Flat nanotubes

(Nanowerk Spotlight) Ever since the nanoworld got excited over carbon nanotubes there has been great interest, and progress, in the development of new nanotubes based on metal oxides, sulfides, nitrides, elemental species and others. The characteristic that all these tubular structures have in common is a hollow morphology which may possess circular, or square-like or hexagonal-like cross section. In a standard tubular structure, a cavity is located at the center and extends over the entire length, so that the tube cavity and the tube wall have the same symmetry axis. Structures in which an internal cavity strongly deviates from the center of symmetry towards one side are rather rare. Researchers have now synthesized novel, unconventional nanotubes that are distinctly different from any previously reported nano- and microtubes. These tubes display flattened and thin belt- or ribbon-like morphologies, which are not common for any known tubular structures. This may represent a new, interesting growth phenomenon for tubular crystal structures.

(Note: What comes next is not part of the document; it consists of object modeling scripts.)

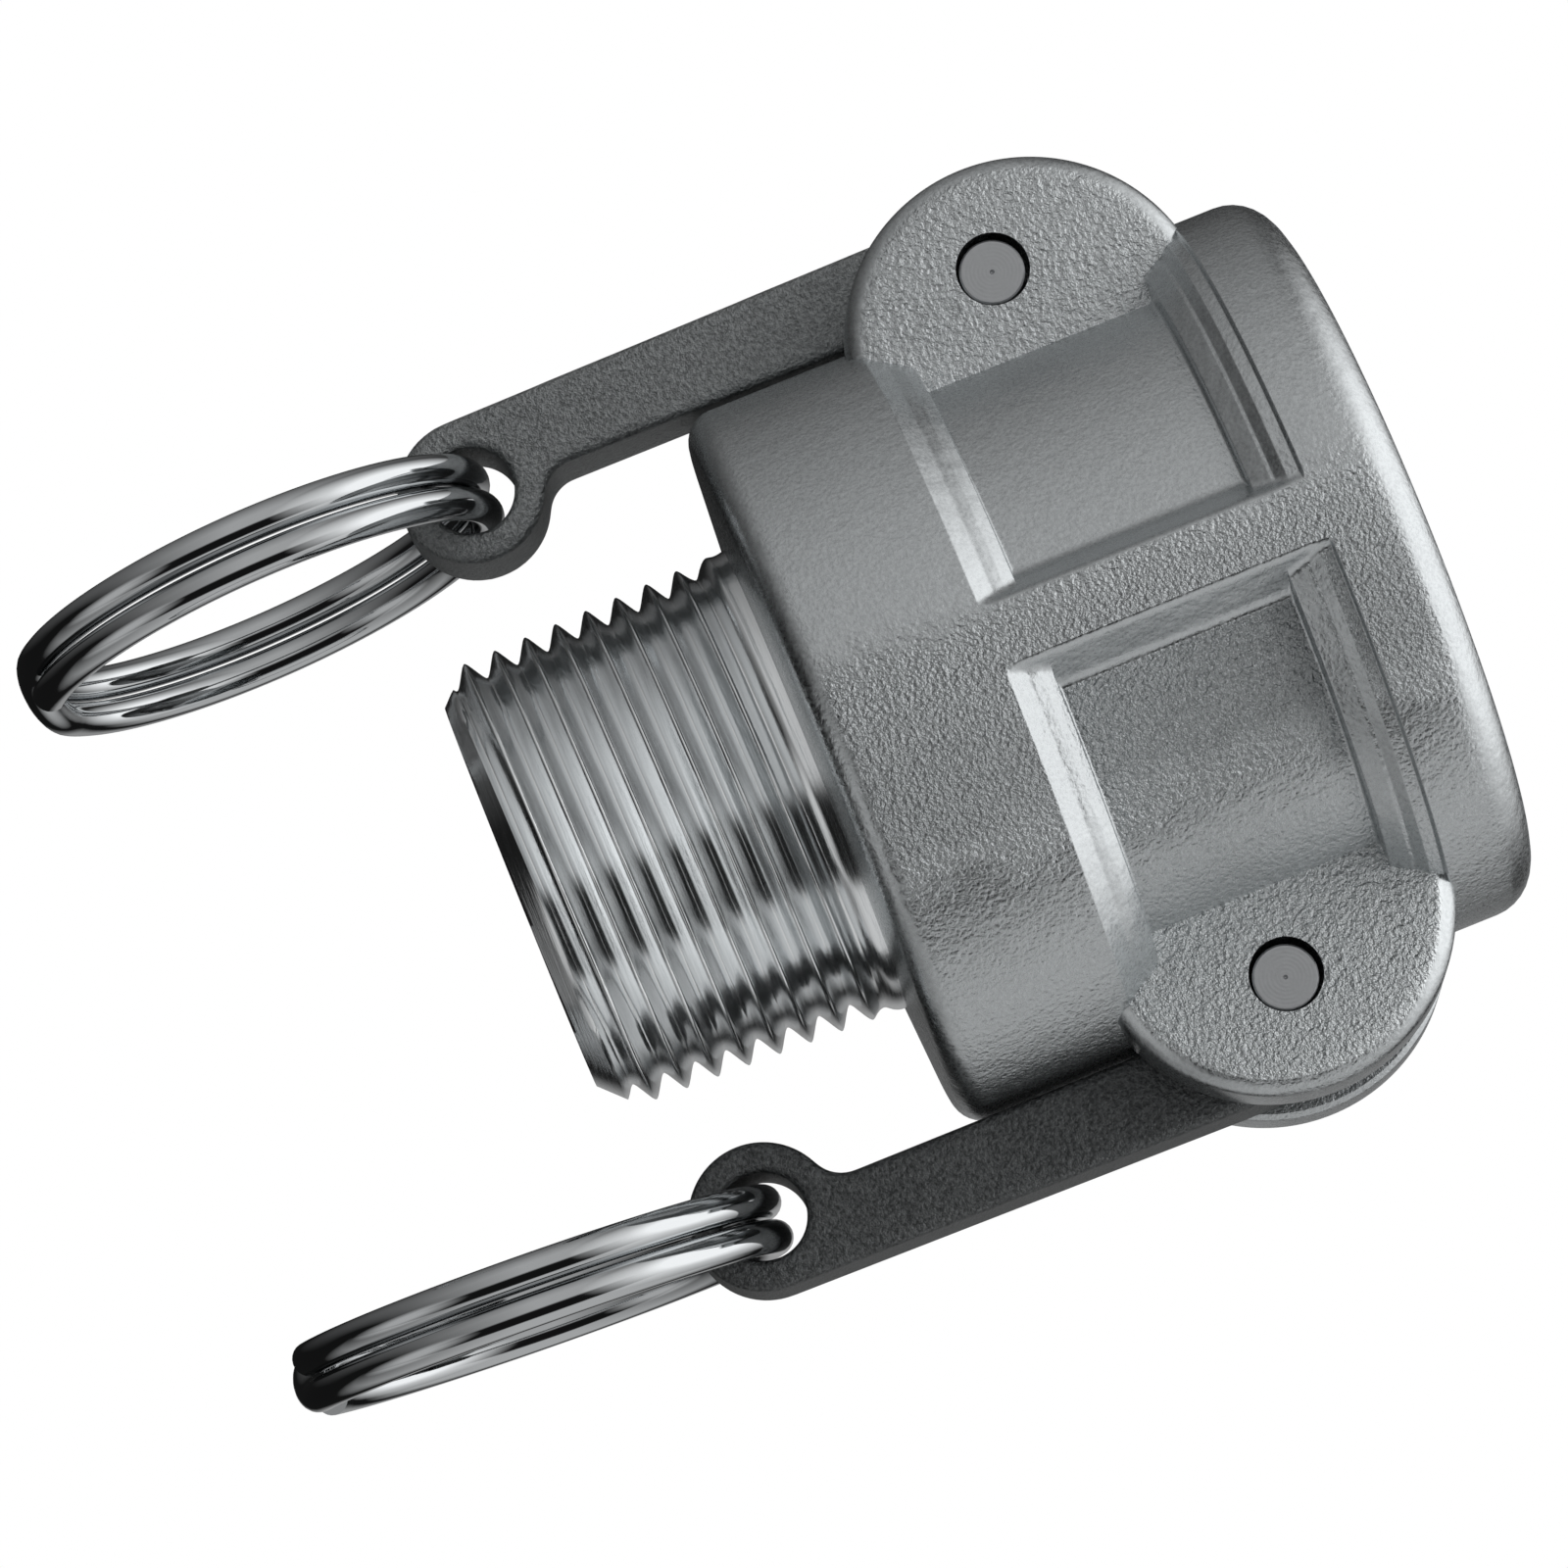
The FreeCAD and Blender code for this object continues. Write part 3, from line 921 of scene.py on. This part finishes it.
def field_mesh(name, field, low, step, material):
    """The surface where the field is zero, as an object in metres."""
    grid = openvdb.FloatGrid(background=3.0)
    grid.copyFromArray(np.ascontiguousarray(field, dtype=np.float32))
    points, triangles, quads = grid.convertToPolygons(isovalue=0.0)
    faces = [list(map(int, f)) for f in triangles] + [list(map(int, f)) for f in quads]
    points = (np.array(points) * step + np.array(low)) * MM
    return mesh_object(name, points.tolist(), faces, material)


# %% [markdown]
# Each lever is one flat casting: a cam head that reaches into the socket, a handle that tapers a
# little, and an eye for the ring. Its outline is drawn once for the right side, in the plane
# across the pins. The left lever is its mirror image.

# %% Levers
hub_r = 4.3
eye_r = 4.1
eye_fillet = 2.0
eye_hole_r = 2.4
eye_flare = 0.5
lever_step = 0.16
lever_blur = 0.17
lever_outline = [
    *arc_points((lever_outer_x - hub_r, pin_z), hub_r, 0, 90),
    *arc_points((cam_inner_x + hub_r, pin_z), hub_r, 90, 270, 32),
    (handle_inner_x, pin_z - hub_r),
]
fillet_x = handle_inner_x - eye_fillet
fillet_rise = math.sqrt((eye_r + eye_fillet) ** 2 - (fillet_x - eye_x) ** 2)
fillet_deg = math.degrees(math.atan2(fillet_rise, fillet_x - eye_x))
lever_outline += arc_points((fillet_x, eye_z + fillet_rise), eye_fillet, 0, fillet_deg - 180)
lever_outline += arc_points((eye_x, eye_z), eye_r, fillet_deg, 360, 32)
lever_outline += [(lever_outer_x, pin_z - hub_r)]

lever_margin = Vector((1, 1, 1))
field_low = lever_low - lever_margin
x, y, z = field_axes(field_low, lever_high + lever_margin, lever_step)
flat_field = outline_distance(lever_outline, x[:, :, 0], z[0])
lever_field = np.maximum(flat_field[:, None, :], np.abs(y) - lever_half)
edge_break = (flat_field[:, None, :] + np.abs(y) - lever_half + 0.3) / math.sqrt(2)
lever_field = np.maximum(lever_field, edge_break)
right_lever = field_mesh(
    "right_lever", blurred(lever_field, lever_blur / lever_step), field_low, lever_step, dark_lever_steel
)


def eye_cutter():
    """A cutter for the eye's hole, flared where it comes out of the lever."""
    reach = lever_half + 1
    outline = [(0, -reach), (eye_hole_r + eye_flare + 1, -reach)]
    outline += arc_points((eye_hole_r + eye_flare, -lever_half + eye_flare), eye_flare, 270, 180, 6)
    outline += [(r, -h) for r, h in reversed(outline)]
    return laid_along_y(turned("eye_cutter", outline, dark_lever_steel, 96), eye_x, eye_z)


cut(right_lever, eye_cutter())
smooth(right_lever, 42)
report(right_lever)

left_lever = copy_of(right_lever, "left_lever")
move(left_lever, Matrix.Diagonal((-1, 1, 1, 1)))
left_lever.data.materials[0] = lever_steel

# %% [markdown]
# The pins are plain turned rods with a small mark in the middle of each end, where the lathe's
# centre held them. The gasket is a flat ring with soft edges.

# %% Pins and gasket


def turned_pin(name, side):
    """One pin, along Y."""
    chamfer = 0.1
    mark_r = 0.13
    mark_depth = 0.25
    end = [(0, ear_half - mark_depth), (mark_r, ear_half)]
    end += [(pin_r - chamfer, ear_half), (pin_r, ear_half - chamfer)]
    outline = [(r, -h) for r, h in end] + [(r, h) for r, h in reversed(end)]
    pin = laid_along_y(turned(name, outline, pin_steel, 64), side * pin_x, pin_z)
    smooth(pin, 30)
    return pin


right_pin = turned_pin("right_pin", 1)
left_pin = turned_pin("left_pin", -1)

gasket_r = gasket_high.x
gasket_hole_r = 11.1
gasket_edge = 0.5
low, high = gasket_low.z, gasket_high.z
seal = turned("seal", [
    *arc_points((gasket_r - gasket_edge, low + gasket_edge), gasket_edge, -90, 0, 5),
    *arc_points((gasket_r - gasket_edge, high - gasket_edge), gasket_edge, 0, 90, 5),
    *arc_points((gasket_hole_r + gasket_edge, high - gasket_edge), gasket_edge, 90, 180, 5),
    *arc_points((gasket_hole_r + gasket_edge, low + gasket_edge), gasket_edge, 180, 270, 5),
], seal_rubber, 128)
smooth(seal, 30)
for piece in (right_pin, left_pin, seal):
    report(piece)

# %% [markdown]
# A pull ring is a split ring: one wire wound for nearly two turns, side by side, with a step from
# one turn to the next. The wire follows a rule as well, so it is grown by Geometry Nodes: a line of
# points is bent along the ring's formula and given a round section. The ring is made hanging from
# the origin, then leaned, twisted and moved to its lever's eye.

# %% The ring's tree
ring_od = 28.5
ring_wire_d = 1.9
ring_inputs = {
    "Mean radius": (ring_od - ring_wire_d) / 2,
    "Wire radius": ring_wire_d / 2,
    "Pitch": ring_wire_d + 0.12,
    "Step": 34 / 360,
    "Points": 240,
    "Wire sides": 24,
}
tree, given = geometry_tree("split_ring", ring_inputs)
line = add(tree, "GeometryNodeMeshLine", {"Count": given["Points"]})
index = add(tree, "GeometryNodeInputIndex", {}).outputs[0]
length = calc(tree, "SUBTRACT", 2.0, given["Step"])
share = calc(tree, "DIVIDE", index, calc(tree, "SUBTRACT", given["Points"], 1.0))
turn_number = calc(tree, "MULTIPLY", length, share)
step_start = calc(tree, "SUBTRACT", 1.0, given["Step"])
stepping = between(tree, turn_number, step_start, 1.0, -0.5, 0.5, "SMOOTHSTEP")
along_x = calc(tree, "MULTIPLY", stepping, given["Pitch"])
angle = calc(tree, "ADD", turn_number, calc(tree, "ADD", calc(tree, "DIVIDE", given["Step"], 2.0), 0.5))
angle = calc(tree, "MULTIPLY", angle, 2 * math.pi)
along_y = calc(tree, "MULTIPLY", given["Mean radius"], calc(tree, "SINE", angle))
below_top = calc(tree, "SUBTRACT", calc(tree, "COSINE", angle), 1.0)
along_z = calc(tree, "MULTIPLY", given["Mean radius"], below_top)
wound = add(tree, "GeometryNodeSetPosition", {
    "Geometry": line.outputs[0], "Position": combined(tree, along_x, along_y, along_z),
})
path = add(tree, "GeometryNodeMeshToCurve", {"Mesh": wound.outputs[0]})
section = add(tree, "GeometryNodeCurvePrimitiveCircle", {
    "Resolution": given["Wire sides"], "Radius": given["Wire radius"],
})
wire = add(tree, "GeometryNodeCurveToMesh", {
    "Curve": path.outputs[0], "Profile Curve": section.outputs[0], "Fill Caps": True,
})
finish_tree(tree, wire.outputs[0], ring_wire)

# %% Both rings
ring_rise = 0.3
ring_lean = math.radians(2.5)
right_ring_twist = math.radians(3.6)


def split_ring(name, side, twist):
    """One ring at its lever's eye."""
    ring = grown(name, tree, ring_wire)
    place_at = Matrix.Translation((eye_x, 0, eye_z)) @ Matrix.Rotation(twist, 4, "Z")
    place_at = place_at @ Matrix.Rotation(ring_lean, 4, "Y") @ Matrix.Translation((0, 0, ring_rise))
    move(ring, place_at)
    move(ring, Matrix.Diagonal((side, 1, 1, 1)))
    move(ring, Matrix.Scale(MM, 4))
    smooth(ring, 40)
    report(ring)
    return ring


right_ring = split_ring("right_ring", 1, right_ring_twist)
left_ring = split_ring("left_ring", -1, 0)

# %% [markdown]
# Each piece now rides on the body that it belongs to and stands for the plain one. The table also
# lists the finish that each stands for.

# %% Put the pieces on their bodies
dressed = [
    (casting, "coupler", "coupler_body", "cast_steel"),
    (thread, "coupler", "coupler_body", "cast_steel"),
    (seal, "coupler", "gasket", "seal_rubber"),
    (left_lever, "left_lever", "cam_lever_left", "lever_steel"),
    (right_lever, "right_lever", "cam_lever_right", "lever_steel"),
    (left_pin, "left_lever", "pivot_pin_left", "pin_steel"),
    (right_pin, "right_lever", "pivot_pin_right", "pin_steel"),
    (left_ring, "left_ring", "pull_ring_left", "ring_wire"),
    (right_ring, "right_ring", "pull_ring_right", "ring_wire"),
]
for piece, body, node, slot in dressed:
    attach(piece, body)
    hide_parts(node)
print(len(dressed), "pieces placed")

# %% [markdown]
# The stage: a white room and a pale floor well under the hanging rings.

# %% World
world = bpy.data.worlds.new("white_room")
bpy.context.scene.world = world
world.use_nodes = True
tree = world.node_tree
background = tree.nodes["Background"]


def seen_directly(tree):
    """One for a camera, mirrored or refracted ray, and nought for any other."""
    light_path = tree.nodes.new("ShaderNodeLightPath").outputs
    seen = calc(tree, "MAXIMUM", light_path["Is Camera Ray"], light_path["Is Glossy Ray"])
    return calc(tree, "MAXIMUM", seen, light_path["Is Transmission Ray"])


background.inputs["Color"].default_value = (1, 1, 1, 1)
tree.links.new(calc(tree, "MAXIMUM", seen_directly(tree), 0.5), background.inputs["Strength"])


def staged(name, points, faces, material):
    """A plain surface that isn't part of the object, given in millimetres."""
    mesh = bpy.data.meshes.new(name)
    mesh.from_pydata([(px * MM, py * MM, pz * MM) for px, py, pz in points], [], faces)
    mesh.materials.append(material)
    obj = linked(name, mesh)
    return obj


# %% Floor
floor_z_mm = -75
floor_half = 290
floor_paint = bpy.data.materials.new("floor_paint")
floor_paint.use_nodes = True
tree = floor_paint.node_tree
tree.nodes.clear()
matt = add(tree, "ShaderNodeBsdfDiffuse", {"Color": (0.85, 0.85, 0.85, 1)})
glow = add(tree, "ShaderNodeEmission", {"Color": (1, 1, 1, 1)})
place = tree.nodes.new("ShaderNodeTexCoord").outputs["Object"]
out = add(tree, "ShaderNodeVectorMath", {0: place}, {"operation": "LENGTH"}).outputs["Value"]
whiter = between(tree, out, 0.1, floor_half * MM, 0.6, 1.0)
seen = calc(tree, "MULTIPLY", seen_directly(tree), whiter)
mixer = add(tree, "ShaderNodeMixShader", {"Fac": seen, 1: matt.outputs[0], 2: glow.outputs[0]})
add(tree, "ShaderNodeOutputMaterial", {"Surface": mixer.outputs[0]})
h = floor_half
corners = [(-h, -h, floor_z_mm), (h, -h, floor_z_mm), (h, h, floor_z_mm), (-h, h, floor_z_mm)]
floor = staged("floor", corners, [(0, 1, 2, 3)], floor_paint)
floor.visible_glossy = False
print("floor at", floor_z_mm, "mm")

# %% [markdown]
# Bare metal shows whatever stands round it, so a round screen stands outside the room, which only
# mirrored rays see. Soft lights are painted on it where the photograph's were: a wide panel at the
# left and in front, one at the right, a bright round one over the mouth, a faint one low in front
# and one behind, and dark between them. Lamps could be hung there instead, but a painted screen
# gives them soft edges. A wide lamp over the mouth lights only what isn't bare metal.

# %% Screen
screen_radius = 620
screen_centre_z = 15
screen_paint = bpy.data.materials.new("screen_paint")
screen_paint.use_nodes = True
tree = screen_paint.node_tree
tree.nodes.clear()
place = tree.nodes.new("ShaderNodeTexCoord").outputs["Object"]
spot = split(tree, place)
back = calc(tree, "MULTIPLY", spot["Y"], -1.0)
azimuth = calc(tree, "DEGREES", calc(tree, "ARCTAN2", spot["X"], back))
up = calc(tree, "SUBTRACT", spot["Z"], screen_centre_z * MM)
elevation = calc(tree, "DEGREES", calc(tree, "ARCSINE", calc(tree, "DIVIDE", up, screen_radius * MM)))


def banded(value, dark_before, full_from, full_to, dark_after):
    """One inside a band of a value, with an even slope down to nought on each side."""
    rising = between(tree, value, dark_before, full_from, 0.0, 1.0)
    return calc(tree, "MULTIPLY", rising, between(tree, value, full_to, dark_after, 1.0, 0.0))


def panel(across, upward, brightness):
    """A soft panel between angles in degrees: where it starts, is full, is full to, and ends.
    Azimuth counts from the front, -Y, towards +X."""
    shape = calc(tree, "MULTIPLY", banded(azimuth, *across), banded(elevation, *upward))
    return calc(tree, "MULTIPLY", shape, brightness)


def spotlight(azimuth_deg, elevation_deg, full_within, dark_beyond, brightness):
    """A soft round panel about one direction."""
    a, e = math.radians(azimuth_deg), math.radians(elevation_deg)
    towards = (math.sin(a) * math.cos(e), -math.cos(a) * math.cos(e), math.sin(e))
    node = add(tree, "ShaderNodeVectorMath", {0: place, 1: towards}, {"operation": "DOT_PRODUCT"})
    cosine = calc(tree, "DIVIDE", node.outputs["Value"], screen_radius * MM)
    off = calc(tree, "DEGREES", calc(tree, "ARCCOSINE", calc(tree, "MINIMUM", cosine, 1.0)))
    return calc(tree, "MULTIPLY", between(tree, off, full_within, dark_beyond, 1.0, 0.0), brightness)


panels = [
    panel((-155, -42, 8, 17), (-70, -2, 20, 45), 0.56),
    panel((60, 66, 125, 145), (-90, -10, 20, 45), 0.62),
    spotlight(30, 82, 24, 64, 1.55),
    spotlight(32, -58, 14, 32, 0.6),
    spotlight(172, 0, 10, 24, 0.35),
]
total = calc(tree, "ADD", panels[0], 0.01)
for one in panels[1:]:
    total = calc(tree, "ADD", total, one)
glow = add(tree, "ShaderNodeEmission", {"Color": (1, 1, 1, 1), "Strength": total})
add(tree, "ShaderNodeOutputMaterial", {"Surface": glow.outputs[0]})

points = []
faces = []
around = 72
levels = 36
for i in range(levels + 1):
    e = math.radians(-90 + 180 * i / levels)
    for j in range(around):
        a = 2 * math.pi * j / around
        points.append((screen_radius * math.cos(a) * math.cos(e), screen_radius * math.sin(a) * math.cos(e),
                       screen_centre_z + screen_radius * math.sin(e)))
for i in range(levels):
    for j in range(around):
        k, following = i * around + j, i * around + (j + 1) % around
        faces.append((k, following, following + around, k + around))
screen = staged("screen", points, faces, screen_paint)
screen.visible_camera = False
screen.visible_diffuse = False
screen.visible_transmission = False
screen.visible_shadow = False
print("screen with", len(panels), "soft panels")

# %% Lamp
lamp_size = 400
lamp_height = 320
lamp_radiance = 1.5
data = bpy.data.lights.new("overhead", "AREA")
data.size = lamp_size * MM
data.energy = lamp_radiance * 4 * (lamp_size * MM) ** 2
overhead = linked("overhead", data)
overhead.matrix_world = Matrix.Translation((0, 0, lamp_height * MM))
overhead.visible_glossy = False
bpy.context.scene.view_settings.view_transform = "Standard"
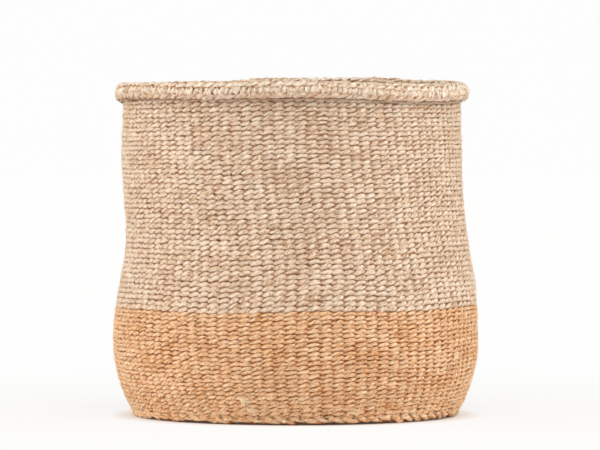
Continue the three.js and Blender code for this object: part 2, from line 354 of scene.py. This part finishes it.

"We synthesized of novel unconventional β-Ga2O3 tubes via a tin (Sn) nanowire template process using thermal decomposition and oxidation of Sn and gallium nitride (GaN) powder mixtures" Dr. Junqing Hu explain to Nanowerk. "Our non-standard tubes were either partially or completely filled with Sn nanowires, thus forming Sn/Ga2O3 metal-semiconductor nanowire heterostructures. Each individual ribbon-shaped tube has a width of ∼1-2 µm over its entire length, a length in the range of tens of micrometers, a thickness of ∼100-150 nm. The inner diameters of the channels and thus Sn nanowire fillings are as small as 10-20 nm, quite different from the micron-scale dimensions of the whole nanostructures."
The researchers not only observed rarely seen β-Ga2O3 tubes but also noticed a channel that is notably shifted out of the nanostructure center of symmetry. Hu points out that this may represent a new, interesting growth phenomenon for tubular crystal structures.
flat nanotubes with an asymmetric axis
This transmission electron microscope image shows the β-Ga2O3 tube with a long symmetry axis of the tube cavities (or the Sn nanowire fillings) diverging from a long symmetry axis of the ribbon matrix (or tube walls). (Reprinted with permission from American Chemical Society)
Hu, Independent Research Fellow at the International Center for Young Scientists (ICYS) in Japan, is first author of a recent paper in ACSNano ("Unconventional Ribbon-Shaped β-Ga2O3 Tubes with Mobile Sn Nanowire Fillings") that is the result of a collaboration of researchers from the State Key Laboratory for Modification of Chemical Fibers and Polymer Materials in Shanghai, the Chinese University of Hong Kong, the Nanoscale Materials Center at NIMS in Japan, and the Australian Key Center for Microscopy and Microanalysis at the University of Sydney, in Australia.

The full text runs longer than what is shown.